GIVEN DATA:
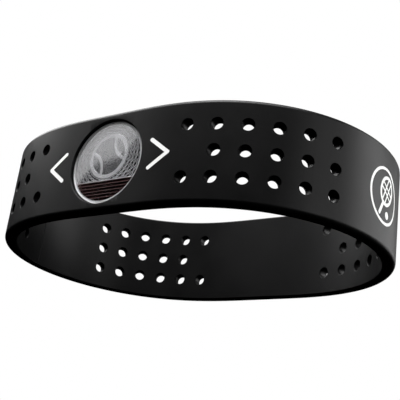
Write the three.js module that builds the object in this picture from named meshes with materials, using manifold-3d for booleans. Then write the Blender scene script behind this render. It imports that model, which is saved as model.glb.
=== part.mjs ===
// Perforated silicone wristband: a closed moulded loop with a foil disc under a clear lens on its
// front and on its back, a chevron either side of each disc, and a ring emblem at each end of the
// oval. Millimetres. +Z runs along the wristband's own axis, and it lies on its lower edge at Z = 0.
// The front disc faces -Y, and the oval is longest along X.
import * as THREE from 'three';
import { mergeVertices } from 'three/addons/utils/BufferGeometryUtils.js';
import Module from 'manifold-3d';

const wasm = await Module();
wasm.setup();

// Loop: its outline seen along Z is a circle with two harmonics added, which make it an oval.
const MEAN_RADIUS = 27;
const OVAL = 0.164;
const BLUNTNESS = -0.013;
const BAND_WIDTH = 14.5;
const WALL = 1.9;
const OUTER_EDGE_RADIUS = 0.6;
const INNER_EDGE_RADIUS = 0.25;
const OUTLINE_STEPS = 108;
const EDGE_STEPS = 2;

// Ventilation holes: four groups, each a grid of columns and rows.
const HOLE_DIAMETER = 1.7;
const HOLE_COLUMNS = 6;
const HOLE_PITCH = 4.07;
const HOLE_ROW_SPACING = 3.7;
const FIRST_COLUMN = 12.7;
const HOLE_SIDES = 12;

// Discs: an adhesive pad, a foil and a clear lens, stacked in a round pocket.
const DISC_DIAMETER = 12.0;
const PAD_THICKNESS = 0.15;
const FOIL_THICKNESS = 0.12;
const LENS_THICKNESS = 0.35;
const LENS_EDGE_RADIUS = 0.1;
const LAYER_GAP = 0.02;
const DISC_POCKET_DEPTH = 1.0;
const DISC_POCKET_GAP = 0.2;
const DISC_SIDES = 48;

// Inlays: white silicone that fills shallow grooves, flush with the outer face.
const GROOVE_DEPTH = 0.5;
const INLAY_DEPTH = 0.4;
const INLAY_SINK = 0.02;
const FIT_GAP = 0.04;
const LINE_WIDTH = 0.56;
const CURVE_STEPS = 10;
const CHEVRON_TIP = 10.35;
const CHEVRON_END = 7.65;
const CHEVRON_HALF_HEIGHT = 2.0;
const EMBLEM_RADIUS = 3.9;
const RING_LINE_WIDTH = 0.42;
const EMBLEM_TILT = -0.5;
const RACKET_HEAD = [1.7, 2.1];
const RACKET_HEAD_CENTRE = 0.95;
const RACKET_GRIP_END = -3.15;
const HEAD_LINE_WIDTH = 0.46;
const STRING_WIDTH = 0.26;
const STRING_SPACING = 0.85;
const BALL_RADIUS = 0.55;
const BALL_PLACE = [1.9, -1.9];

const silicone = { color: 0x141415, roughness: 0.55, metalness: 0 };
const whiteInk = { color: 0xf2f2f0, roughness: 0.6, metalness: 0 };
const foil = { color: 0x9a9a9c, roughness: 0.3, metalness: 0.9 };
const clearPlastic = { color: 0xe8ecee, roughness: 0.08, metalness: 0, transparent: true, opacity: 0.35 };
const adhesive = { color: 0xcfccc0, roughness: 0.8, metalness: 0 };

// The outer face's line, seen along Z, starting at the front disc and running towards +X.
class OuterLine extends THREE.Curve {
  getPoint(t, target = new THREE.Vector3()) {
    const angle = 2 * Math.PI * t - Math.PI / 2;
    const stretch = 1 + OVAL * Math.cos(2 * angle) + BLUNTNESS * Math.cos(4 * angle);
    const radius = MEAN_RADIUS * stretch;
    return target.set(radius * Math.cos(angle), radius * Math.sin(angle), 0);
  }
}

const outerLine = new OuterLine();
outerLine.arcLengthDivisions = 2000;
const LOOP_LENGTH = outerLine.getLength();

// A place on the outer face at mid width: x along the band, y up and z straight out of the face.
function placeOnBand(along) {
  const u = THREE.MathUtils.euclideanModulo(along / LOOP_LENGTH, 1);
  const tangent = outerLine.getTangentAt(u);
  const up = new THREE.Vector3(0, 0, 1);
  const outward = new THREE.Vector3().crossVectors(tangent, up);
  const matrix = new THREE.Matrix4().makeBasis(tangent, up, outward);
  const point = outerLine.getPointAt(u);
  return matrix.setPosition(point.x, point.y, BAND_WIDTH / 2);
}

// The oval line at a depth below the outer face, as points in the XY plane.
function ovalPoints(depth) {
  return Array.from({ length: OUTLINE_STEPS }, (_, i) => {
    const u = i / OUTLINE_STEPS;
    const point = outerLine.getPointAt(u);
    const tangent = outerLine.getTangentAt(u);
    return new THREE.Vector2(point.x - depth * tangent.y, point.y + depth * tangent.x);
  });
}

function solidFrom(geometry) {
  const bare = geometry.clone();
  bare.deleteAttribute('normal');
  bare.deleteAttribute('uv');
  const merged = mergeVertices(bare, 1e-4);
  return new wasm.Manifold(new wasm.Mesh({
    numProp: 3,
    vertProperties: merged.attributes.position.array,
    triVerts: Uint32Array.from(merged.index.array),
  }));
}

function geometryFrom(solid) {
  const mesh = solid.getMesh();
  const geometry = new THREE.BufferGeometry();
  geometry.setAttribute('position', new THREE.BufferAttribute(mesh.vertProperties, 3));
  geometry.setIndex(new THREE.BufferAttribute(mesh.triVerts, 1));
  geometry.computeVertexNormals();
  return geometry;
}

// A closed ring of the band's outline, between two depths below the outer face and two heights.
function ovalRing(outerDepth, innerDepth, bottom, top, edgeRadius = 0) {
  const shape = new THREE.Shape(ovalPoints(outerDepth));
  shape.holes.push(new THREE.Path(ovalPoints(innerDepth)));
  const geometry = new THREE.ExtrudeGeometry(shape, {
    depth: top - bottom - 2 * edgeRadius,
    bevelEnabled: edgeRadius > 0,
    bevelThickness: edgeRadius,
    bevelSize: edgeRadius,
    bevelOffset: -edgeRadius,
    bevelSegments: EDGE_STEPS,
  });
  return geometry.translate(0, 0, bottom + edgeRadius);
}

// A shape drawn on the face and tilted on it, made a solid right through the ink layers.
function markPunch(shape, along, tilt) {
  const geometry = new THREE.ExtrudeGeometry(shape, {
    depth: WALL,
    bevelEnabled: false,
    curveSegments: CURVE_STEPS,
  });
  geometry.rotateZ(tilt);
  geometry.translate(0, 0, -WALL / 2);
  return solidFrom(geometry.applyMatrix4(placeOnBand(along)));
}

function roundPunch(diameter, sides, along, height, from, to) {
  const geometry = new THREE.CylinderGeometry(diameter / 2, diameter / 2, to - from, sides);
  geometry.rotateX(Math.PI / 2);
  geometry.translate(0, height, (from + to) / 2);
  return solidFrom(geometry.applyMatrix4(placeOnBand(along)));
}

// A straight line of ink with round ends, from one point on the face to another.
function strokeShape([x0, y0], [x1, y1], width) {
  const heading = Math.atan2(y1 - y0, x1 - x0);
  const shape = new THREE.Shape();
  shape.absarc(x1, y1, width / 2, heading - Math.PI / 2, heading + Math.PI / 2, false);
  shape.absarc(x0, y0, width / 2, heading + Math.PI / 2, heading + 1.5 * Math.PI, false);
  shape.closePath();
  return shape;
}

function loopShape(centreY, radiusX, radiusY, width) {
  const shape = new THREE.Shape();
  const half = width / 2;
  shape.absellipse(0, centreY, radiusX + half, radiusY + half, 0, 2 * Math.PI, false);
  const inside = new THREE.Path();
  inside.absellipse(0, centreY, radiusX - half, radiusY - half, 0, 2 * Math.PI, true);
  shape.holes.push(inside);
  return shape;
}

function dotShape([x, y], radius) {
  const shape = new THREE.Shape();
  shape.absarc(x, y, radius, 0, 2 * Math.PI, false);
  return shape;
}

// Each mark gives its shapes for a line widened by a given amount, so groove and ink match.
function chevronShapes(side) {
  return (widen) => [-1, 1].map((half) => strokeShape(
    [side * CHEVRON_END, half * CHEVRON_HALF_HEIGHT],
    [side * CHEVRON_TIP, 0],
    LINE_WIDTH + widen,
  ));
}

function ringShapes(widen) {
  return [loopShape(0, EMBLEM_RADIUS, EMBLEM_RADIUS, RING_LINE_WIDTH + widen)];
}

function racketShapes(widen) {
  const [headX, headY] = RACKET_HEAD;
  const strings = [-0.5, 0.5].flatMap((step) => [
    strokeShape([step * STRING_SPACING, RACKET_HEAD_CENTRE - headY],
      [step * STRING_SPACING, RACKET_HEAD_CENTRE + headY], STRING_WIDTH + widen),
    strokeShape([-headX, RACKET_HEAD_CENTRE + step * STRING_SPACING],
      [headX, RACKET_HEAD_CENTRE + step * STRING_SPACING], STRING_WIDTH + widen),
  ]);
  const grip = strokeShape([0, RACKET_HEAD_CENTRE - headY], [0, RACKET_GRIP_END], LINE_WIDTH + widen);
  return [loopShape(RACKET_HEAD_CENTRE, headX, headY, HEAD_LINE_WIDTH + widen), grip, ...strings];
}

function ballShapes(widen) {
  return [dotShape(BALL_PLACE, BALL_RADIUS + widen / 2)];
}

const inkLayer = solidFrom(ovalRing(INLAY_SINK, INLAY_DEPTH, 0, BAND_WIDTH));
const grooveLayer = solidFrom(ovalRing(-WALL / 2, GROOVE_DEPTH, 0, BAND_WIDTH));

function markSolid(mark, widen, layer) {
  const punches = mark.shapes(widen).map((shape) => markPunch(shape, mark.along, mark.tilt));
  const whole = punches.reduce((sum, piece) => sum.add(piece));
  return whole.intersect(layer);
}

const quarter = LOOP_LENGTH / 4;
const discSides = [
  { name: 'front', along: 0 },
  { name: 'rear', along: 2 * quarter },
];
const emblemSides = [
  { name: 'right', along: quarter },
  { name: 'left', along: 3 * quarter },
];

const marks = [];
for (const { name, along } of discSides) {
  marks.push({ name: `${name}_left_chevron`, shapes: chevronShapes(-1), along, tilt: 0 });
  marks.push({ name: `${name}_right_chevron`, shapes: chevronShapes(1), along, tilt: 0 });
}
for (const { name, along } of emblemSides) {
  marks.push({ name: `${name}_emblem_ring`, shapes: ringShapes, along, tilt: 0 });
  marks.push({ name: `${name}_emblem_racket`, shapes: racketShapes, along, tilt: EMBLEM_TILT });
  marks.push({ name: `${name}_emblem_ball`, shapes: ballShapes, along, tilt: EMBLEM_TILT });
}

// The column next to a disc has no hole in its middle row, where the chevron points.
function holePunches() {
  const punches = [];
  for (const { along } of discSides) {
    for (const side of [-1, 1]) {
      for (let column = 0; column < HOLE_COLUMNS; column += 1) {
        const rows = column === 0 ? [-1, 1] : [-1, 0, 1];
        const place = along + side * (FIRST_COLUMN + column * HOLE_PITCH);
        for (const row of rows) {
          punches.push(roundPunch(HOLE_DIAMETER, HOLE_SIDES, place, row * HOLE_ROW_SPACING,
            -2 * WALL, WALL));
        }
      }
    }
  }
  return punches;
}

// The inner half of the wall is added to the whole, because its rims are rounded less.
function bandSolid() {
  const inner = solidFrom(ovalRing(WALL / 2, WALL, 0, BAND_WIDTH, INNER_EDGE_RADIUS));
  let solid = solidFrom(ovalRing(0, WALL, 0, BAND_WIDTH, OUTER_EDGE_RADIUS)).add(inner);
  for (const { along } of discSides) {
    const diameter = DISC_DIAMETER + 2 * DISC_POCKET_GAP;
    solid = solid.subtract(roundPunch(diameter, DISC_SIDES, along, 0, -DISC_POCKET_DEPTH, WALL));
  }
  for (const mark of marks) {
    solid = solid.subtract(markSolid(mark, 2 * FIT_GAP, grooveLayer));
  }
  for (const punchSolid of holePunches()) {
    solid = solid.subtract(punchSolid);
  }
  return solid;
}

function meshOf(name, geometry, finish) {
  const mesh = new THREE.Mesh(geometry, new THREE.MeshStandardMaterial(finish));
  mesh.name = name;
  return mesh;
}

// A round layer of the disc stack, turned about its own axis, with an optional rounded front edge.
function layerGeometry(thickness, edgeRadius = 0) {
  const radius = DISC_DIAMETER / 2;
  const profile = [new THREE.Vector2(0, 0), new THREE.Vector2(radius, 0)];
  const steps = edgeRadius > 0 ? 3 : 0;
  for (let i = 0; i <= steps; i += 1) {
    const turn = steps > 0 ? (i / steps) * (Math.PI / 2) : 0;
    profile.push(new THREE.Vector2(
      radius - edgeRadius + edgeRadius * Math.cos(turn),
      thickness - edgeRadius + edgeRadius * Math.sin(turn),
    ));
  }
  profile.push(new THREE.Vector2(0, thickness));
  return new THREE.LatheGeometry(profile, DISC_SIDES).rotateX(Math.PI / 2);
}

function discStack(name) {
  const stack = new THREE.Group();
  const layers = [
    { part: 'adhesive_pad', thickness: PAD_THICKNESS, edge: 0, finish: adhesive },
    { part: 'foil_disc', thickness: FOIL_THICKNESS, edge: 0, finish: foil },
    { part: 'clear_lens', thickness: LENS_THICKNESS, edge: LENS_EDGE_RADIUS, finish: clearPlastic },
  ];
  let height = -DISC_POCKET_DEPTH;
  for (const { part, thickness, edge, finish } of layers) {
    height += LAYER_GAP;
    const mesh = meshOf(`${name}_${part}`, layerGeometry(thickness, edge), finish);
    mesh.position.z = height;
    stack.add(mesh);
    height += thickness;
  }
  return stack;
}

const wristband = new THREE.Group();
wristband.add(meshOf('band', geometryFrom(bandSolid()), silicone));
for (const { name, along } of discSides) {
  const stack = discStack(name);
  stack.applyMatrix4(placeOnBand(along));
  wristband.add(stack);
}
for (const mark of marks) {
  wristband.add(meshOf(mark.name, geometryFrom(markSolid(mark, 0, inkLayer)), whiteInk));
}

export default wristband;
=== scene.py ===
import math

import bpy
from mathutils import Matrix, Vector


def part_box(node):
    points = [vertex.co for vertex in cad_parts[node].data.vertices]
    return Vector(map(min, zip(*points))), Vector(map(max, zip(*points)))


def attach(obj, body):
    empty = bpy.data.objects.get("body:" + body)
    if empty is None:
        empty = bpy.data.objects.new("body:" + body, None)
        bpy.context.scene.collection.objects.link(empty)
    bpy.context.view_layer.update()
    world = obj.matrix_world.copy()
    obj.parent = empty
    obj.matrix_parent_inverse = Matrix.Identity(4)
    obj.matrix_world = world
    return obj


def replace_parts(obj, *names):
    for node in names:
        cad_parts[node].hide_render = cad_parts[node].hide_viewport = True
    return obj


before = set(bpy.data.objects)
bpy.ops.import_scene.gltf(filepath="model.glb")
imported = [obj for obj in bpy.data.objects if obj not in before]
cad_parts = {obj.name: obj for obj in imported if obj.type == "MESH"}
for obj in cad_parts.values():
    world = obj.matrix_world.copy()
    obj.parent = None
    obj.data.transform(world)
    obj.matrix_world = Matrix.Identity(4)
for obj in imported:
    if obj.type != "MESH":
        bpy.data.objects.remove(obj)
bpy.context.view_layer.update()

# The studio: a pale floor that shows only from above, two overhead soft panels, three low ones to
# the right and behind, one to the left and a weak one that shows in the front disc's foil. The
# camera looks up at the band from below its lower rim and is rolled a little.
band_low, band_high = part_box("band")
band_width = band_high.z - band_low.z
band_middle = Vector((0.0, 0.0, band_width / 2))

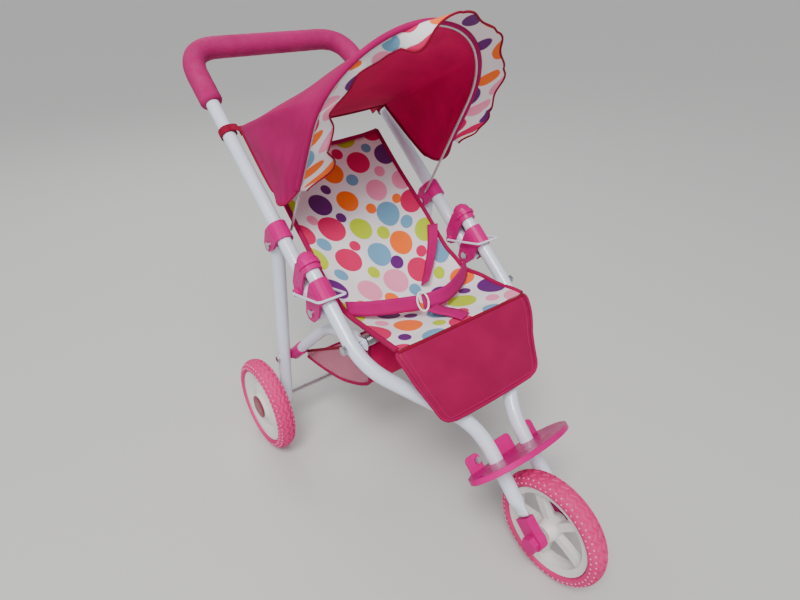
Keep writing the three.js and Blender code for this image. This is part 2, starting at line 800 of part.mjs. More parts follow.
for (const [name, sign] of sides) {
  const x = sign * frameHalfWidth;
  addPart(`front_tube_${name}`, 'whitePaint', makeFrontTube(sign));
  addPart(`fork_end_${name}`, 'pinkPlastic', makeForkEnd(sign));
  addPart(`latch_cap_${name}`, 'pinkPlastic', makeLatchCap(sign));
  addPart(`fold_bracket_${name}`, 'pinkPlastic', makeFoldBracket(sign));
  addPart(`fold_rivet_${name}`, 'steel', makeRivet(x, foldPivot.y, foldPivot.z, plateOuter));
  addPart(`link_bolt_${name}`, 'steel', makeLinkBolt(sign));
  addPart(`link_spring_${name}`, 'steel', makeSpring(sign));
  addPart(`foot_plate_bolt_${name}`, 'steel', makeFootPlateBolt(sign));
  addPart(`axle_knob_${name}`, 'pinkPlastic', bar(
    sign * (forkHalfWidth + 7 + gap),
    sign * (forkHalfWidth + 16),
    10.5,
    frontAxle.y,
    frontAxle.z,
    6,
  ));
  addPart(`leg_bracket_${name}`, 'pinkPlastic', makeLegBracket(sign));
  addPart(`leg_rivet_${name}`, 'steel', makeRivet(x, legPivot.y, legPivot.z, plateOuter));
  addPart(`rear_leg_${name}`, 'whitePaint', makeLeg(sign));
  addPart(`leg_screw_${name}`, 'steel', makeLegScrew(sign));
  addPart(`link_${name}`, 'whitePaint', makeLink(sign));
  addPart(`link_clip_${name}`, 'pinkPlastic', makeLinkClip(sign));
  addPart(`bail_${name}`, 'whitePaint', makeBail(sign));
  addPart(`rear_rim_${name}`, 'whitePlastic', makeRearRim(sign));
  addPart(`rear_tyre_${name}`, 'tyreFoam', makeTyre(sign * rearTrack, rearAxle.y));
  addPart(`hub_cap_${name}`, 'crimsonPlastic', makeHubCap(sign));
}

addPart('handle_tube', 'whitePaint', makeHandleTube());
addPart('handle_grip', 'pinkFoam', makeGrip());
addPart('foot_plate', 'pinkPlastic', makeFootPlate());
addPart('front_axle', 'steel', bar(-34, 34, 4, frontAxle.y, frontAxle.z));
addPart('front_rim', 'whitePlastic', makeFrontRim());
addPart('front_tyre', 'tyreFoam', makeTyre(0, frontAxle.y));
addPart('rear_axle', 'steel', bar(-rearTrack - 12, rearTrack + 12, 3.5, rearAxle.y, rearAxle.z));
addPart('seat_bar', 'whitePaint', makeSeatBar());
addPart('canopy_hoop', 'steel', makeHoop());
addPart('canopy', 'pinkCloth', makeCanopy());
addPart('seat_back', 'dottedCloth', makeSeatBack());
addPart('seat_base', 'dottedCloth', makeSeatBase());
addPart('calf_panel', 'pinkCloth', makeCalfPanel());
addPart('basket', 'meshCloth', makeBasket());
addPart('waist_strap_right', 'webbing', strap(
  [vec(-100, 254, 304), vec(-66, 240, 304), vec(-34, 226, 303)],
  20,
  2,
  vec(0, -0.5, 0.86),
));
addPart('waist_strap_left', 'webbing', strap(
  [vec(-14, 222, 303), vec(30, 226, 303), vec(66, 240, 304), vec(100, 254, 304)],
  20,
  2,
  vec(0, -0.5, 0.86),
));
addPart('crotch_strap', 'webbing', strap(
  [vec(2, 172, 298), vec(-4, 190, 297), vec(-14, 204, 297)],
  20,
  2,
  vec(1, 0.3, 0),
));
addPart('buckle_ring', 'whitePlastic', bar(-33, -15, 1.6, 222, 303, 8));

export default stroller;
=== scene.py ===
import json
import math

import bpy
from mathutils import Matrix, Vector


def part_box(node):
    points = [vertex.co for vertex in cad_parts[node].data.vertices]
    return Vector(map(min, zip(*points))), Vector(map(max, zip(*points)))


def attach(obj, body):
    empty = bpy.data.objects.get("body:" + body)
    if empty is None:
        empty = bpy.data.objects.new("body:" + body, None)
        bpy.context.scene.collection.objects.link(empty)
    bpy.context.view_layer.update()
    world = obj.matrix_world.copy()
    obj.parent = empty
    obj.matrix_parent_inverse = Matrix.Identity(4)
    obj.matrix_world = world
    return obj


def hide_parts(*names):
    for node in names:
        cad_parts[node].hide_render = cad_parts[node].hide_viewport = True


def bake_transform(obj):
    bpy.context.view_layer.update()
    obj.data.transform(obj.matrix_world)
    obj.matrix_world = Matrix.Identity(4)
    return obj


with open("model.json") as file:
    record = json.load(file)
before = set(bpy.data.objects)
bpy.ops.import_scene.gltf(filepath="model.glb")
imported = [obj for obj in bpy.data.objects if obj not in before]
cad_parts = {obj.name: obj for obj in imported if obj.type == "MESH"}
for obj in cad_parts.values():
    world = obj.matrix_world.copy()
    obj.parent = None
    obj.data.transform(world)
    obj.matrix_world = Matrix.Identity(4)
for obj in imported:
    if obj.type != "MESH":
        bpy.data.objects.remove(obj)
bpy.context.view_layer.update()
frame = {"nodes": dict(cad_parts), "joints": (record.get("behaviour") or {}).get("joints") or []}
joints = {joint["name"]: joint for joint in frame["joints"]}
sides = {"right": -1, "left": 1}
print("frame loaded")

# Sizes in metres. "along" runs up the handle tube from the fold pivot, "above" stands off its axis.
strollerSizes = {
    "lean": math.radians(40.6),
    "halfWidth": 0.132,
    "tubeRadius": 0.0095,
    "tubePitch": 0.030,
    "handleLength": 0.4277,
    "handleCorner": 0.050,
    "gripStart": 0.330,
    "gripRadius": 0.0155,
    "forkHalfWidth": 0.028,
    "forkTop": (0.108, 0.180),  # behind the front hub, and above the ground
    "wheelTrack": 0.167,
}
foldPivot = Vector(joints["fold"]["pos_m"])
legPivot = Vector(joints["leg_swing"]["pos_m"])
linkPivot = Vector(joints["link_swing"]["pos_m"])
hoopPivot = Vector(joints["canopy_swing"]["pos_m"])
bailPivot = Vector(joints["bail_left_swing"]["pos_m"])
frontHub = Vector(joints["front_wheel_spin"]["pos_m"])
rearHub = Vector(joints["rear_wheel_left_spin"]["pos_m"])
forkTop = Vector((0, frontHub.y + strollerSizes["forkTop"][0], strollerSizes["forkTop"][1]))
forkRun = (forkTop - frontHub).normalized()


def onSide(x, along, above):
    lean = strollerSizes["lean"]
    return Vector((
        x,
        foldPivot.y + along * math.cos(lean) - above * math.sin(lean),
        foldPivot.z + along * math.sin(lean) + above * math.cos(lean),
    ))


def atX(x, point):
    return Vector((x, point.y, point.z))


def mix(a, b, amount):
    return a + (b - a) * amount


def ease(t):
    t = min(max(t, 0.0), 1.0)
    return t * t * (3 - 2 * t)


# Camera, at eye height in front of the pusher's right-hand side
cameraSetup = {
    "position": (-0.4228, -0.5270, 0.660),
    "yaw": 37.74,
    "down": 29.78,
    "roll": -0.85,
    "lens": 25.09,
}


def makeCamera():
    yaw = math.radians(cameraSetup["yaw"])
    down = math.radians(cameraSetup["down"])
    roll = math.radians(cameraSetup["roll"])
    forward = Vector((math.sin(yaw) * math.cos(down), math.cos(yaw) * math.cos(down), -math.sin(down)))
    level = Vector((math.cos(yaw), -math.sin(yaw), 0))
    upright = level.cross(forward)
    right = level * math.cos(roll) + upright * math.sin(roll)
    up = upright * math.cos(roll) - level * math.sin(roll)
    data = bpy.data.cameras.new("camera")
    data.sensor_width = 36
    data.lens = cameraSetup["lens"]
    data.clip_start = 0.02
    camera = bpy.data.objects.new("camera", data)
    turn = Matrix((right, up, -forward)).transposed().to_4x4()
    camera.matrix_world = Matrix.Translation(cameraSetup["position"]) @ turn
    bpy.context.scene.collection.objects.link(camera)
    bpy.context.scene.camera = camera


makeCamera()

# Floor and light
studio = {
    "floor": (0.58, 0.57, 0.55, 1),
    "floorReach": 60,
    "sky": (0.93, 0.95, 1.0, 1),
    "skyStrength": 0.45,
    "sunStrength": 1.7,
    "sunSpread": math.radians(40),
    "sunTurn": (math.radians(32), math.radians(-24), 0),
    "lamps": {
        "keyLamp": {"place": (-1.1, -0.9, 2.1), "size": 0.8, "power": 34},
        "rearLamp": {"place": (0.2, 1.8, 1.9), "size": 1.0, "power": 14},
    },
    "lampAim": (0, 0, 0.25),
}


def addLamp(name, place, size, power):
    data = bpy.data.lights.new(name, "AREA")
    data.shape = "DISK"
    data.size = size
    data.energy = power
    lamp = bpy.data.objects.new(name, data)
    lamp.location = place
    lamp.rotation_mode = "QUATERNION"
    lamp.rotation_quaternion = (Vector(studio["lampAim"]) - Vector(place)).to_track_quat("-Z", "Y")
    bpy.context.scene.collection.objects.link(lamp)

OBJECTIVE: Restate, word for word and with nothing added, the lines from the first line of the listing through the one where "const DISC_SIDES = 48;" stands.

EXERCISE ANSWER:
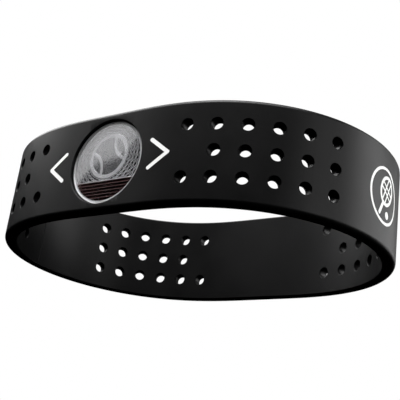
Write the three.js module that builds the object in this picture from named meshes with materials, using manifold-3d for booleans. Then write the Blender scene script behind this render. It imports that model, which is saved as model.glb.
=== part.mjs ===
// Perforated silicone wristband: a closed moulded loop with a foil disc under a clear lens on its
// front and on its back, a chevron either side of each disc, and a ring emblem at each end of the
// oval. Millimetres. +Z runs along the wristband's own axis, and it lies on its lower edge at Z = 0.
// The front disc faces -Y, and the oval is longest along X.
import * as THREE from 'three';
import { mergeVertices } from 'three/addons/utils/BufferGeometryUtils.js';
import Module from 'manifold-3d';

const wasm = await Module();
wasm.setup();

// Loop: its outline seen along Z is a circle with two harmonics added, which make it an oval.
const MEAN_RADIUS = 27;
const OVAL = 0.164;
const BLUNTNESS = -0.013;
const BAND_WIDTH = 14.5;
const WALL = 1.9;
const OUTER_EDGE_RADIUS = 0.6;
const INNER_EDGE_RADIUS = 0.25;
const OUTLINE_STEPS = 108;
const EDGE_STEPS = 2;

// Ventilation holes: four groups, each a grid of columns and rows.
const HOLE_DIAMETER = 1.7;
const HOLE_COLUMNS = 6;
const HOLE_PITCH = 4.07;
const HOLE_ROW_SPACING = 3.7;
const FIRST_COLUMN = 12.7;
const HOLE_SIDES = 12;

// Discs: an adhesive pad, a foil and a clear lens, stacked in a round pocket.
const DISC_DIAMETER = 12.0;
const PAD_THICKNESS = 0.15;
const FOIL_THICKNESS = 0.12;
const LENS_THICKNESS = 0.35;
const LENS_EDGE_RADIUS = 0.1;
const LAYER_GAP = 0.02;
const DISC_POCKET_DEPTH = 1.0;
const DISC_POCKET_GAP = 0.2;
const DISC_SIDES = 48;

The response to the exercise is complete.